▶

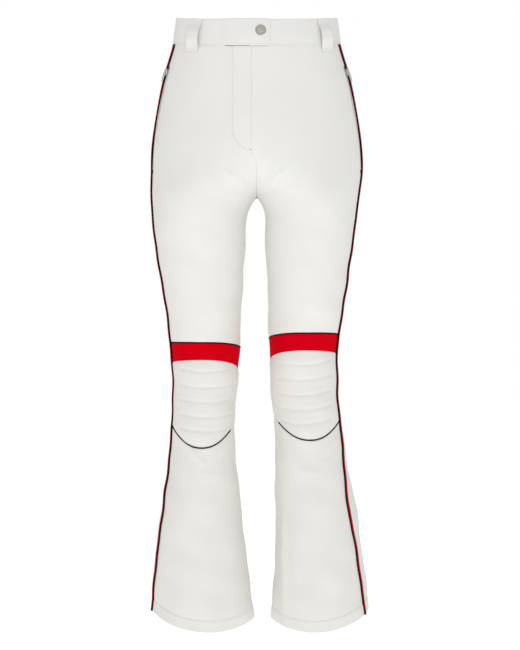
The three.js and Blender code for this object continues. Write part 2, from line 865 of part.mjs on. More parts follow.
function kneeLines(leg) {
  const trim = kneeTrims[leg];
  const low = (depth, outer, inner) => (angle) => -depth - endDrop(angle, outer, inner);
  return {
    bandTop: low(trim.bandTop, trim.topOuter, trim.topInner),
    bandBottom: low(trim.bandBottom, trim.bottomOuter, trim.bottomInner),
    curve: (angle) => -trim.curve + kneeCurveRise * Math.abs(Math.cos(angle)) ** kneeCurvePower,
  };
}

const lowered = (line, drop) => (angle) => line(angle) - drop;
const level = (depth) => () => -depth;

function hemLine(angle) {
  const drop = Math.sin(angle) > 0 ? hemFrontDrop : hemBackDrop;
  const sideways = (1 + Math.cos(angle)) / 2;
  const ends = hemOuterRise * sideways - hemInnerDrop * (1 - sideways);
  return -outseam + ends - drop * Math.sin(angle) ** 2;
}

function buildLegFront(leg) {
  const lines = kneeLines(leg);
  const edges = { leg, from: middleEdge(leg, 1), to: fromStripe(leg, -stripeGap + seamGap / 2) };
  const front = (name, top, bottom, steps, material, more = {}) => {
    const shape = { ...edges, rows: shares(steps), height: between(top, bottom), ...more };
    addMesh(`${leg}_${name}`, panel(shape), material);
  };
  const bandPipingTop = lowered(lines.bandTop, -bandPiping);
  const foldLine = level(hipFoldDepth + seamGap / 2);
  front("thigh_front_panel", foldLine, lowered(bandPipingTop, -seamGap), 11, ivory);
  front("knee_band_piping", bandPipingTop, lowered(lines.bandTop, 0), 1, navy, { outside: 1 });
  front("knee_band", lowered(lines.bandTop, seamGap), lines.bandBottom, 2, red);
  const columns = 13;
  front("knee_pad", lowered(lines.bandBottom, seamGap), lines.curve, 7, ivory, {
    columns,
    outside: padStandsProud,
    thickness: padThickness,
  });
  const pipingTop = lowered(lines.curve, stripeGap);
  const pipingBottom = lowered(lines.curve, stripeGap + curvePiping);
  front("knee_curve_piping", pipingTop, pipingBottom, 1, navy, { columns, outside: 1 });
  const calfTop = lowered(lines.curve, 2 * stripeGap + curvePiping);
  front("calf_front_panel", calfTop, hemLine, 13, ivory, { columns });
}

function buildLegBack(leg) {
  const edges = {
    leg,
    from: fromStripe(leg, pipingWidth + tapeWidth + 1.5 * seamGap + stripeGap),
    to: middleEdge(leg, -1),
  };
  const thighSpan = [level(hipFoldDepth + seamGap / 2), level(kneeDepth - seamGap / 2)];
  const calfSpan = [level(kneeDepth + seamGap / 2), hemLine];
  addMesh(
    `${leg}_thigh_back_panel`,
    panel({ ...edges, rows: shares(11), height: between(...thighSpan) }),
    ivory,
  );
  addMesh(
    `${leg}_calf_back_panel`,
    panel({ ...edges, rows: shares(14), height: between(...calfSpan), columns: 13 }),
    ivory,
  );
  buildStripe(leg, "thigh", shares(14), between(...thighSpan));
  buildStripe(leg, "calf", shares(18), between(...calfSpan));
}

function buildHemFacing(leg) {
  addMesh(
    `${leg}_hem_facing`,
    panel({
      leg,
      from: (z) => shiftAngle(leg, Math.PI, z, 0.5),
      to: (z) => shiftAngle(leg, -Math.PI, z, -0.5),
      rows: [0, 1],
      height: (share, angle) => hemLine(angle) + hemFacingHeight * (1 - share) + 0.5,
      columns: 40,
      outside: -fabric - hemGap,
      thickness: facingThickness,
    }),
    ivoryLining,
  );
}

// ---- assembly ----

buildWaistband();
for (const [name, degrees] of Object.entries(loopAngles)) buildBeltLoop(name, degrees);
for (const leg of ["left", "right"]) {
  buildTrunkPanels(leg);
  buildStripe(leg, "hip", trunkRows.filter((row, i) => i % 2 === 0), tilted);
  buildPocketZip(leg);
  buildPocketBag(leg);
  buildLegFront(leg);
  buildLegBack(leg);
  buildHemFacing(leg);
}
buildFlyFlap();
buildSnapStud();
buildFlyZip();
buildFlyShield();

export default garment;
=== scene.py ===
import json
import math

import bmesh
import bpy
import numpy as np
from mathutils import Matrix, Vector

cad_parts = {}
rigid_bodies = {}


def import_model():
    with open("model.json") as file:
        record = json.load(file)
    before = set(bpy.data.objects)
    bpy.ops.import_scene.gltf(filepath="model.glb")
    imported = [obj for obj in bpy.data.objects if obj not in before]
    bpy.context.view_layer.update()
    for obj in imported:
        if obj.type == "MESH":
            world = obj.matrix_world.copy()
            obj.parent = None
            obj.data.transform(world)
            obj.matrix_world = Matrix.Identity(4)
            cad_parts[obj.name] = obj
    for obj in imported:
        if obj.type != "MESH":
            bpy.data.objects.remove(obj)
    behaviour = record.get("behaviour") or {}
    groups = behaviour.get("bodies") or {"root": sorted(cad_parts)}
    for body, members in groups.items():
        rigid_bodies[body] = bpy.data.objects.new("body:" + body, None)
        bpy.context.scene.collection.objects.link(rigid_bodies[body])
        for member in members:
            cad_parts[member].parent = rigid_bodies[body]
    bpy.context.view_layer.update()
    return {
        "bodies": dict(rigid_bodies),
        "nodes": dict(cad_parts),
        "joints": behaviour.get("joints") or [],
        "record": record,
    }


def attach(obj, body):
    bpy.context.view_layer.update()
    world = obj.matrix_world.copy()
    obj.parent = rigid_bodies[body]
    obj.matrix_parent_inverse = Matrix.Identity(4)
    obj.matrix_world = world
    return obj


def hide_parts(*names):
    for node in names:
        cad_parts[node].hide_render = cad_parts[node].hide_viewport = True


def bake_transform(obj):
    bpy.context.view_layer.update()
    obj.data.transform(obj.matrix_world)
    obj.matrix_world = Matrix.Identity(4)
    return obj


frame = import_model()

pi = math.pi
mm = 0.001

# The cloth surface: every panel is bent over it. Lengths are in millimetres unless a note says otherwise

waist = {"band": 45, "frontDip": 20, "backRise": 15, "fade": 155, "halfWidth": 136.5, "hipHalfWidth": 177}
legs = {"crotch": 306, "knee": 634, "outseam": 1009, "side": {"left": 1, "right": -1}}
hem = {"front": 19, "back": 25, "inner": 8, "outer": 8, "stitch": 19}

# Columns: depth, centre, half width, front depth, back depth, angle of the side stripe
trunkChart = [
    (-30, 0, waist["halfWidth"] - 3.5, 87, 90, 20),
    (0, 0, waist["halfWidth"], 88, 91, 20),
    (0.163 * legs["crotch"], 0, waist["halfWidth"] + 7.5, 92, 98, 18.5),
    (0.343 * legs["crotch"], 2, waist["hipHalfWidth"] - 20, 96, 109, 16),
    (0.556 * legs["crotch"], 12, waist["hipHalfWidth"] - 19, 101, 121, 12),
    (0.735 * legs["crotch"], 32, waist["hipHalfWidth"] - 32.5, 104, 129, 9),
    (0.866 * legs["crotch"], 58, waist["hipHalfWidth"] - 57.5, 105, 130, 10),
]
thighShares = [0, 0.274, 0.534, 0.793]
calfShares = [0, 0.136, 0.272, 0.499, 0.725, 0.952, 1.11]
legColumns = {
    "right": [
        (89, 89, 104, 122, 11), (95, 75, 94, 100, 14.5), (90.6, 65.5, 83, 86, 18.5), (87, 58, 70, 73, 15),
        (88.5, 53, 63, 66, 14), (90.6, 52.7, 62, 68, 15), (91.5, 55, 64, 74, 17), (94.5, 67, 71, 82, 25),
        (95, 76.5, 78, 87, 24.5), (93.6, 86, 84, 90, 19.5), (92, 92, 88, 92, 18),
    ],
    "left": [
        (86, 86, 104, 122, 13), (88, 74, 94, 100, 19), (84.5, 65.5, 83, 86, 22), (79, 58, 70, 73, 19.5),
        (82, 56, 63, 66, 22), (86.6, 57.4, 62, 68, 24.5), (90.4, 59.5, 64, 74, 29), (99, 68, 71, 82, 41),
        (105, 74, 78, 87, 35), (107.4, 81.6, 84, 90, 31.5), (108.5, 87, 88, 92, 30),
    ],
}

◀

Instructions to follow: List every line above containing the word "dict".

Worked answer:
        "bodies": dict(rigid_bodies),
        "nodes": dict(cad_parts),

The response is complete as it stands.